遺言書を作成するときに、必ず守るべき法律上の要件は次の3つです。

遺言書作成時に守るべき法律上の要件
  • 遺言書の全文、作成日付、氏名を遺言者が自書し押印
  • 自書ではない財産目録を添付する際、全ページに署名押印
  • 訂正や追加をする際、その場所を示したうえで、訂正・追加した旨を付記して署名押印

最適な場所に保管する

遺言書は、最適な場所に保管する必要があります。遺言者が生存中に遺言書が他の方に見つかってしまった場合、内容を知られたり改ざんされたりするリスクがあるためです。

また、遺言者の死後に遺言書が発見されなかった場合は、遺言書の効力が発生しないというリスクもあります。このようなリスクを避けるために自筆証書遺言の場合は、法務局で保管してもらったほうがよいでしょう。

公正証書遺言を選ぶ

どうしても遺言書を無効にしたくない場合は、公正証書遺言を選びましょう。公正証書遺言が無効になるケースは、ほとんどありません。法律の専門家である公証人が、公文書として作成するためです。

遺言書の効力が認められない事項

遺言書の効力が認められないのは、次の3つの事項です。

「遺留分」は侵害できない

遺留分は遺言書であっても侵害できません。遺留分とは相続人が最低限の財産を相続できるように保障されている権利のことで、民法で定められています。

子どもの認知以外の身分に関すること

遺言書には養子縁組・離縁・結婚・離婚など、子どもの認知以外の身分行為について記載しても効力は発生しません。

付言事項は法的効力を持たない

葬儀についての希望家族への感謝の気持ちなどを記載する付言事項は、法的効力を持ちません。

遺言書に不満があるときの対処法

遺言書の内容に不満がある場合は、次のような対処法があります。

遺産分割協議で配分を決められることがある

遺言書の内容に基づいて遺産相続をするのが原則ですが、相続人全員の合意があれば、遺産分割協議で相続内容を決められる場合があります。

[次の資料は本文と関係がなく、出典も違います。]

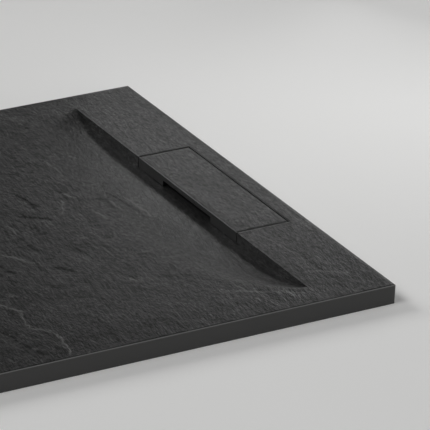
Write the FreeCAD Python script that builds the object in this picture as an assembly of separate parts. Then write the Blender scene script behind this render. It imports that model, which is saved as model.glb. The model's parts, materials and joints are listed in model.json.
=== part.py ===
"""Low rectangular shower tray with a hidden drain, in millimetres.

The tray is one cast slab of mineral composite. A level shelf crosses its drain end, and the
floor falls to a step in front of that shelf and is scooped down to it. A lift-off cover is let
into the shelf, flush with the top and with the face of the step. Its front leg has a notch that
lets water into a sump, where a steel flange and a hair strainer stand in the waste hole.

Frame: the origin is the centre of the underside, +X points to the drain end, +Y across the
tray, and +Z up.
"""

import FreeCAD, Part
import math
import os

from FreeCAD import Vector

os.makedirs("parts", exist_ok=True)

# ---- Tray slab ----
tray_length = 1400.0
tray_width = 800.0
floor_thickness = 12.0  # slab under the lowest part of the floor, at the step
corner_radius = 1.5  # upright corners of the slab
edge_chamfer = 1.0  # eased top edge, all round

# ---- Floor, step and scoop ----
side_rim = 50.0  # level margin along the two long sides
end_rim = 50.0  # level margin at the end away from the drain
step_height = 18.0  # top of the shelf down to the floor, at the cover
end_sharpness = 7  # power that keeps the step deep nearly to its ends
floor_fall = 6.0  # fall of the plain floor, from its far end to the step
scoop_reach = 170.0  # how far the scoop runs out from the middle of the step
scoop_tip_reach = 60.0  # the same at the ends of the step
floor_fade = 0.2  # the floor starts this far above the rim, so its outline fades out
floor_sections = 12  # spaces between the sections that shape the floor
scoop_points = 8  # spaces between the points along each scoop curve

# ---- Cover, with its pads, and the recess that it lies in ----
cover_length = 300.0  # recess, along the step
cover_gap = 1.5  # open joint round the cover
shelf_behind_cover = 30.0
panel_thickness = 8.0
inlet_length = 144.0  # notch in the cover's front leg, where the water goes in
cover_chamfer = 0.6  # eased top edges of the cover
recess_radius = 1.0  # upright corners at the back of the recess and of the cover
pad_thickness = 1.0  # also the open joint under the leg
pad_diameter = 6.0
leg_pad_margin = 1.0  # leg of the cover beyond its pad, to each side
seat_pad_margin = 0.25  # end seats beyond their pads, to each side
seat_pad_inset = 22.0  # centre of a seat's pad from the end of that seat

# ---- Sump below the cover ----
sump_drop = 2.0  # floor at the step down to the sump floor
sump_ramp = 5.0  # length of the ramp from the floor down into the sump
sump_radius = 6.0  # upright corners at the back of the sump
back_seat_width = 6.5  # ledge behind the sump, below the cover's back edge

# ---- Waste flange, gasket and strainer ----
outlet_diameter = 40.0  # bore that takes the spigot of a 40 mm trap
outlet_length = 5.0
outlet_rise = 1.0  # underside of the slab up to the flange's lower end
strainer_ledge = 3.5  # ring at the top of the outlet, which carries the strainer
collar_wall = 1.5  # wall of the cup that holds the strainer
collar_gap = 1.0  # collar to the waste hole
flange_lip = 6.0  # flange beyond the waste hole
flange_thickness = 1.5
flange_set_down = 0.3  # flange top below the sump floor
flange_margin = 2.5  # sump floor beyond the flange
rebate_gap = 0.5  # round the flange, in its rebate
gasket_thickness = 1.0
gasket_inset = 0.5  # flange's rim to the gasket's, and waste hole to the gasket's
strainer_thickness = 1.0
strainer_gap = 0.5  # round the strainer, in its cup
strainer_hole_diameter = 3.0
strainer_pitch = 5.6  # between rings of holes, and about the same between their holes
strainer_margin = 0.6  # metal between the outermost holes and the ledge
knob_diameter = 9.0
knob_waist_diameter = 5.0
knob_height = 9.0
knob_shank_diameter = 3.0

# ---- Places that follow from those sizes ----
floor_z = floor_thickness
top_z = floor_z + step_height
panel_z = top_z - panel_thickness
seat_z = panel_z - pad_thickness
leg_z = floor_z + pad_thickness
sump_z = floor_z - sump_drop

outlet_radius = outlet_diameter / 2
cup_radius = outlet_radius + strainer_ledge
collar_radius = cup_radius + collar_wall
hole_radius = collar_radius + collar_gap
flange_radius = hole_radius + flange_lip
outlet_z = outlet_rise
strainer_z = outlet_z + outlet_length
flange_top_z = sump_z - flange_set_down
flange_low_z = flange_top_z - flange_thickness
rebate_z = flange_low_z - gasket_thickness

leg_thickness = pad_diameter + 2 * leg_pad_margin
end_seat_width = pad_diameter + 2 * seat_pad_margin + cover_gap
sump_run = 2 * (flange_radius + flange_margin)
cover_depth = leg_thickness + cover_gap + sump_ramp + sump_run + back_seat_width
step_x = tray_length / 2 - shelf_behind_cover - cover_depth
leg_back_x = step_x + leg_thickness
ramp_top_x = leg_back_x + cover_gap
ramp_foot_x = ramp_top_x + sump_ramp
sump_back_x = ramp_foot_x + sump_run
recess_back_x = step_x + cover_depth
waste_x = (ramp_foot_x + sump_back_x) / 2

step_half = tray_width / 2 - side_rim
floor_run = step_x + tray_length / 2 - end_rim
clear = 20.0  # how far cutting tools run past the faces that they open


def box(x0, x1, y0, y1, z0, z1):
    """A block between two corners."""
    return Part.makeBox(x1 - x0, y1 - y0, z1 - z0, Vector(x0, y0, z0))


def across(profile, half_length):
    """A solid from an outline of (x, z) points, run across the tray to both sides."""
    points = [Vector(x, -half_length, z) for x, z in profile]
    face = Part.Face(Part.makePolygon(points + points[:1]))
    return face.extrude(Vector(0, 2 * half_length, 0))


def turned(profile):
    """A solid turned from an outline of (radius, z) points about the waste hole's axis."""
    points = [Vector(waste_x + radius, 0, z) for radius, z in profile]
    face = Part.Face(Part.makePolygon(points + points[:1]))
    return face.revolve(Vector(waste_x, 0, 0), Vector(0, 0, 1), 360)


def upright_edges(solid, wanted=lambda x, y: True):
    """The straight edges along Z, of those whose place is wanted."""
    return [
        edge
        for edge in solid.Edges
        if abs(edge.tangentAt(edge.FirstParameter).z) > 0.999
        and wanted(edge.CenterOfMass.x, edge.CenterOfMass.y)
    ]


def level_edges(solid, z):
    """The edges that lie at one height."""
    box_of = [(edge, edge.BoundBox) for edge in solid.Edges]
    return [edge for edge, b in box_of if abs(b.ZMin - z) < 1e-4 and abs(b.ZMax - z) < 1e-4]


# ---- The floor ----
def floor_depth(run, share):
    """Depth of the floor below the rim.

    run is the distance out from the step, and share the place along the step, from -1 to 1.
    The plain floor is a long fall, hollow from side to side. The scoop adds what the step
    needs at its face, and dies out along half a cosine wave.
    """
    hollow = floor_fall * (1 - share**2)
    at_step = step_height * (1 - abs(share) ** end_sharpness)
    wave = (1 + math.cos(math.pi * min(run / scoop_end(share), 1))) / 2
    return hollow * (1 - run / floor_run) + (at_step - hollow) * wave - floor_fade


def scoop_end(share):
    """How far the scoop runs out from the step: furthest in the middle, least at the ends."""
    return scoop_tip_reach + (scoop_reach - scoop_tip_reach) * (1 - share**2)


def floor_section(share):
    """The outline of the space above the floor, in the upright plane at one share."""
    y = share * step_half
    reach = scoop_end(share)

    def on_floor(run):
        return Vector(step_x - run, y, top_z - floor_depth(run, share))

    scoop = Part.BSplineCurve()
    scoop.interpolate([on_floor(reach * n / scoop_points) for n in range(scoop_points + 1)])
    corners = [
        on_floor(reach),
        on_floor(floor_run),
        Vector(step_x - floor_run, y, top_z + clear),
        Vector(step_x + clear, y, top_z + clear),
        on_floor(0) + Vector(clear, 0, 0),
        on_floor(0),
    ]
    lines = [Part.makeLine(start, end) for start, end in zip(corners, corners[1:])]
    return Part.Wire([scoop.toShape()] + lines)


def floor_tool():
    """The space above the floor, lofted from one side rim to the other, up to the step."""
    turns = [math.pi * (n / floor_sections - 0.5) for n in range(floor_sections + 1)]
    space = Part.makeLoft([floor_section(math.sin(turn)) for turn in turns], True)
    half_width = tray_width / 2
    up_to_step = box(-tray_length, step_x, -half_width, half_width, 0, 2 * top_z)
    return space.common(up_to_step)


# ---- The recess, the sump and the waste hole ----
def recess_tool():
    """What is cut out of the shelf for the cover: a shallow recess and the leg's slot."""
    half = cover_length / 2
    over = top_z + clear
    recess = box(step_x, recess_back_x, -half, half, seat_z, over)
    back = upright_edges(recess, lambda x, y: x > waste_x)
    recess = recess.makeFillet(recess_radius, back)
    return recess.fuse(box(step_x, ramp_top_x, -half, half, floor_z, over))


def sump_tool():
    """The sump, with a ramp that leads down into it from the leg's slot."""
    outline = [
        (step_x, floor_z),
        (ramp_top_x, floor_z),
        (ramp_foot_x, sump_z),
        (sump_back_x, sump_z),
        (sump_back_x, top_z),
        (step_x, top_z),
    ]
    sump = across(outline, cover_length / 2 - end_seat_width)
    back = upright_edges(sump, lambda x, y: x > waste_x)
    return sump.makeFillet(sump_radius, back)


def waste_tool():
    """The waste hole and the rebate round it, which seats the flange on its gasket."""
    rebate_radius = flange_radius + rebate_gap
    outline = [
        (0, -clear),
        (hole_radius, -clear),
        (hole_radius, rebate_z),
        (rebate_radius, rebate_z),
        (rebate_radius, panel_z),
        (0, panel_z),
    ]
    return turned(outline)


# ---- The pieces ----
def tray_slab():
    half_length, half_width = tray_length / 2, tray_width / 2
    slab = box(-half_length, half_length, -half_width, half_width, 0, top_z)
    slab = slab.makeFillet(corner_radius, upright_edges(slab))
    slab = slab.makeChamfer(edge_chamfer, level_edges(slab, top_z))
    for tool in (floor_tool(), recess_tool(), sump_tool(), waste_tool()):
        slab = slab.cut(tool)
    return slab


def drain_cover():
    """A panel with a leg along its front edge, which the water inlet interrupts."""
    back_x = recess_back_x - cover_gap
    outline = [
        (step_x, leg_z),
        (leg_back_x, leg_z),
        (leg_back_x, panel_z),
        (back_x, panel_z),
        (back_x, top_z),
        (step_x, top_z),
    ]
    cover = across(outline, cover_length / 2 - cover_gap)
    inlet_half = inlet_length / 2
    cover = cover.cut(box(step_x, leg_back_x, -inlet_half, inlet_half, floor_z, panel_z))
    back = upright_edges(cover, lambda x, y: x > waste_x)
    cover = cover.makeFillet(recess_radius, back)
    return cover.makeChamfer(cover_chamfer, level_edges(cover, top_z))


def cover_pads():
    """Soft discs stuck under the cover, by name: four on the end seats, one on each leg."""
    half = cover_length / 2
    seat_y = half - (end_seat_width + cover_gap) / 2
    leg_y = (half - cover_gap + inlet_length / 2) / 2
    rows = {
        "back": (recess_back_x - seat_pad_inset, seat_y, seat_z),
        "front": (ramp_top_x + seat_pad_inset, seat_y, seat_z),
        "leg": (step_x + leg_thickness / 2, leg_y, floor_z),
    }
    sides = {"right": -1, "left": 1}
    return {
        f"cover_pad_{row}_{side}": Part.makeCylinder(
            pad_diameter / 2, pad_thickness, Vector(x, sign * y, z)
        )
        for row, (x, y, z) in rows.items()
        for side, sign in sides.items()
    }


def waste_flange():
    """A turned ring: a thin rim, a cup for the strainer, and the outlet below it."""
    outline = [
        (outlet_radius, outlet_z),
        (collar_radius, outlet_z),
        (collar_radius, flange_low_z),
        (flange_radius, flange_low_z),
        (flange_radius, flange_top_z),
        (cup_radius, flange_top_z),
        (cup_radius, strainer_z),
        (outlet_radius, strainer_z),
    ]
    return turned(outline)


def flange_gasket():
    inner = hole_radius + gasket_inset
    outer = flange_radius - gasket_inset
    outline = [(inner, rebate_z), (outer, rebate_z), (outer, flange_low_z), (inner, flange_low_z)]
    return turned(outline)


def hair_strainer():
    """A disc with rings of small holes, which drops into the flange's cup.

    The rings are spaced inwards from the ledge until they come to the knob.
    """
    centre = Vector(waste_x, 0, strainer_z)
    hole = strainer_hole_diameter / 2
    disc = Part.makeCylinder(cup_radius - strainer_gap, strainer_thickness, centre)
    drills = [Part.makeCylinder(knob_shank_diameter / 2, strainer_thickness, centre)]
    ring = outlet_radius - strainer_margin - hole
    while ring - hole > knob_waist_diameter / 2:
        count = int(2 * math.pi * ring / strainer_pitch)
        for n in range(count):
            turn = 2 * math.pi * n / count
            place = centre + Vector(ring * math.cos(turn), ring * math.sin(turn), 0)
            drills.append(Part.makeCylinder(hole, strainer_thickness, place))
        ring -= strainer_pitch
    return disc.cut(Part.makeCompound(drills))


def strainer_knob():
    """A waisted knob, whose shank is pressed into the middle of the strainer."""
    foot = strainer_z + strainer_thickness
    shank, waist, rim = knob_shank_diameter / 2, knob_waist_diameter / 2, knob_diameter / 2
    outline = [
        (0, strainer_z),
        (shank, strainer_z),
        (shank, foot),
        (waist, foot),
        (waist, foot + knob_height / 3),
        (rim, foot + knob_height * 2 / 3),
        (rim, foot + knob_height),
        (0, foot + knob_height),
    ]
    return turned(outline)


pieces = {
    "tray_slab": tray_slab(),
    "drain_cover": drain_cover(),
    "waste_flange": waste_flange(),
    "flange_gasket": flange_gasket(),
    "hair_strainer": hair_strainer(),
    "strainer_knob": strainer_knob(),
    **cover_pads(),
}

for name, piece in pieces.items():
    for solid in piece.Solids:
        assert solid.isValid() and solid.isClosed(), f"{name} isn't a sound solid"
    piece.exportStep(f"parts/{name}.step")
    print(f"{name}: {len(piece.Solids)} solid, {piece.Volume / 1000:.1f} cm3")
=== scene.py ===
# %% [markdown]
# # A slate-textured shower tray with a hidden drain
#
# The tray is one cast slab with a loose cover over the drain, where the slab is only about 10 mm
# thick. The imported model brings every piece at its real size. This file gives the slab and the
# cover their riven slate faces, gives every piece its finish, and sets up a plain studio with
# the camera where the photographer stood.
#
# Every cell below does one thing, prints what it made, and says first why it was made that way.

import json
import math

import bmesh
import bpy
import numpy as np
from mathutils import Matrix, Vector
from mathutils.geometry import tessellate_polygon


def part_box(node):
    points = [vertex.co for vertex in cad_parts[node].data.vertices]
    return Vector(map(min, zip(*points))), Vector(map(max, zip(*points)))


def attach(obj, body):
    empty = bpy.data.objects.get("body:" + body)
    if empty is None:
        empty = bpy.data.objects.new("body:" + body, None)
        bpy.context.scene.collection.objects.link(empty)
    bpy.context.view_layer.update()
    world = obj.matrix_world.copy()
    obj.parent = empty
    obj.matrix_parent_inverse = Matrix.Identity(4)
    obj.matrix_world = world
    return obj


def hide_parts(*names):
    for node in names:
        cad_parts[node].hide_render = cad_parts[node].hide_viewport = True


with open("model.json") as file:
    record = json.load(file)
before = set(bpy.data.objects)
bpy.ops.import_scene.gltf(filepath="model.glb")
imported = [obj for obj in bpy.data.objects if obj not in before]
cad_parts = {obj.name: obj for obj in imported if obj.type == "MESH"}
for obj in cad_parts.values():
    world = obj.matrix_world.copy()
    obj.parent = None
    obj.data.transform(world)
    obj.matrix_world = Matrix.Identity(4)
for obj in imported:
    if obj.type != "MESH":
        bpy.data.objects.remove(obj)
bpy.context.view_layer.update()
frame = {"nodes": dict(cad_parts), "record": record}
nodes = frame["nodes"]
print("nodes:", ", ".join(sorted(nodes)))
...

しかし、次のケースでは、遺産分割協議で決められた内容より遺言書の内容が優先されます。

遺言書の内容が優先されるケース
  • 遺言書で遺産分割を禁止している
  • 遺言執行者が選任されている
  • 第三者に遺贈が行われる

遺留分侵害額請求を検討する

遺言書の内容に不満があるときは、遺留分侵害額請求で解決できることがあります。遺留分侵害額請求とは、不平等な遺言や贈与によって遺留分を侵害された法定相続人が、侵害した方へ遺留分の取り戻しを請求できる権利のことです。

遺留分侵害額請求には時効があるので注意が必要です。

遺言書によるトラブルを未然に防ぐ方法

遺言書によるトラブルを未然に防ぐためには、次のことに注意して遺言書を作成しましょう。

遺言能力のあるうちに作成する

遺言能力とは、効力が認められる遺言書を作成するため、遺言者に必要な能力のことです。遺言書は、遺言能力のあるうちに作成しなければなりません。

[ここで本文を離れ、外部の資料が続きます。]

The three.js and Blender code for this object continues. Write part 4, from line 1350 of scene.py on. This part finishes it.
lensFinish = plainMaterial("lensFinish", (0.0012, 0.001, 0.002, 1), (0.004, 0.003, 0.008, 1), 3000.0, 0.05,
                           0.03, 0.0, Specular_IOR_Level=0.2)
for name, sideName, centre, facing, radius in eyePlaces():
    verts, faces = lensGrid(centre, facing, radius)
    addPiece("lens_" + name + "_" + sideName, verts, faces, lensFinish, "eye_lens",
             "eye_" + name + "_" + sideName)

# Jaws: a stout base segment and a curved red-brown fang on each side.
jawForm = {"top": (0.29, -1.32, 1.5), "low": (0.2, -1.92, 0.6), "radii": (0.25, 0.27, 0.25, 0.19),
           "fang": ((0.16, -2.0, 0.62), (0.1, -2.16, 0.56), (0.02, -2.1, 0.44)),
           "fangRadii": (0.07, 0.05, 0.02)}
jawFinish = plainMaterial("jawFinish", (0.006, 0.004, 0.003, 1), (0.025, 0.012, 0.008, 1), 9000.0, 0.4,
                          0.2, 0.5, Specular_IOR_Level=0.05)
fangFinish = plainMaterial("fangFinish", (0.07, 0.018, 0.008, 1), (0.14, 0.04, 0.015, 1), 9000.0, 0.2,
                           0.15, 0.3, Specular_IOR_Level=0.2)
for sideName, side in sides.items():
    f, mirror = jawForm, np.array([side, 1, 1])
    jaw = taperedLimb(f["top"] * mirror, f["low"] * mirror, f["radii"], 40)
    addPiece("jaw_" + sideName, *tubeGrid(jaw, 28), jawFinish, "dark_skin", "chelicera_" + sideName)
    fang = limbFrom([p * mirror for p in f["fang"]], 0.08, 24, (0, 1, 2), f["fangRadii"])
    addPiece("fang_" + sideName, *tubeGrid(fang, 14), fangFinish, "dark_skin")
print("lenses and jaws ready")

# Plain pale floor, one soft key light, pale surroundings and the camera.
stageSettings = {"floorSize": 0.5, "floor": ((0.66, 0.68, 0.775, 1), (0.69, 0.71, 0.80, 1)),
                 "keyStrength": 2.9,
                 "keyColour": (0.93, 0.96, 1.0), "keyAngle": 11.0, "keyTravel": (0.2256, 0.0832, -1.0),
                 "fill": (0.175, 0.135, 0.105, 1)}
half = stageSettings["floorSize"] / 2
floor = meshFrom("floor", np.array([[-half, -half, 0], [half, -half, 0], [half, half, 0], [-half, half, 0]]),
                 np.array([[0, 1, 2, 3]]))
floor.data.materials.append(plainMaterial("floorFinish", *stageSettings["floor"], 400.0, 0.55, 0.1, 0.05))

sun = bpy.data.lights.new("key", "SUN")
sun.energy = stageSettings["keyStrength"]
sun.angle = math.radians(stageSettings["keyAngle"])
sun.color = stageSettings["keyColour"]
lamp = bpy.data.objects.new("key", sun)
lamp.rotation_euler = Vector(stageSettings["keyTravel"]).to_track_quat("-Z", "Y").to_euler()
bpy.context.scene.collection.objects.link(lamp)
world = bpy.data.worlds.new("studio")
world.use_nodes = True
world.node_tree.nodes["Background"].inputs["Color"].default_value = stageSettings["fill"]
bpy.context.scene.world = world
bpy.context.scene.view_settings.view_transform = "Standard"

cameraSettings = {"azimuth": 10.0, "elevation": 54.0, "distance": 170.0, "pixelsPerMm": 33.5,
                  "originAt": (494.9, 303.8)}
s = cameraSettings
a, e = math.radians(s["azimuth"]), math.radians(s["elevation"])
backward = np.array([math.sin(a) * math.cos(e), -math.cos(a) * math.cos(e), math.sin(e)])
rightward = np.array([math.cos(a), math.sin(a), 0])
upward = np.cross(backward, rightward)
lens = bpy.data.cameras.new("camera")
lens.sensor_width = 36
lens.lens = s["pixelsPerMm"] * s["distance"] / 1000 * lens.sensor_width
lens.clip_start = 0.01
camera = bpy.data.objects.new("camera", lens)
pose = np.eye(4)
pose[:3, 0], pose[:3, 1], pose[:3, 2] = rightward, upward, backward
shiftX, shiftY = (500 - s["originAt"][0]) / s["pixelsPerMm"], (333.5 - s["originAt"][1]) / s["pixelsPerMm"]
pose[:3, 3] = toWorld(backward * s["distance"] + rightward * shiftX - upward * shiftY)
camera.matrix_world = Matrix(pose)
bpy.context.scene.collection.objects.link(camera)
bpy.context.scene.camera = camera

例えば、認知症と診断されてから遺言書を作成すると、後に裁判になったとき遺言能力がなかったため無効と判断される可能性があります。

要件を守る

遺言書を作成するときは、民法で定められた要件を必ず守らなければなりません。要件を満たしていない遺言書は無効になるので、注意が必要です。

財産を特定する

相続させる財産を特定して、記載することが大切です。

例えば、「私の預貯金のすべてを妻に相続させる」「私の不動産のすべてを長男に相続させる」などと遺言執行者が遺言内容を実行しやすいように記載しましょう。

遺留分を侵害しない

遺言書でも遺留分は、侵害しないようにしましょう。相続が発生した後に、遺留分侵害額請求をされる可能性があるためです。

遺言執行者を選任する

遺言執行者を選任しておくメリットは、遺産をしっかり管理してくれることです。遺言者の不動産や預貯金などの遺産を、勝手に使われてしまうトラブルを防止できます。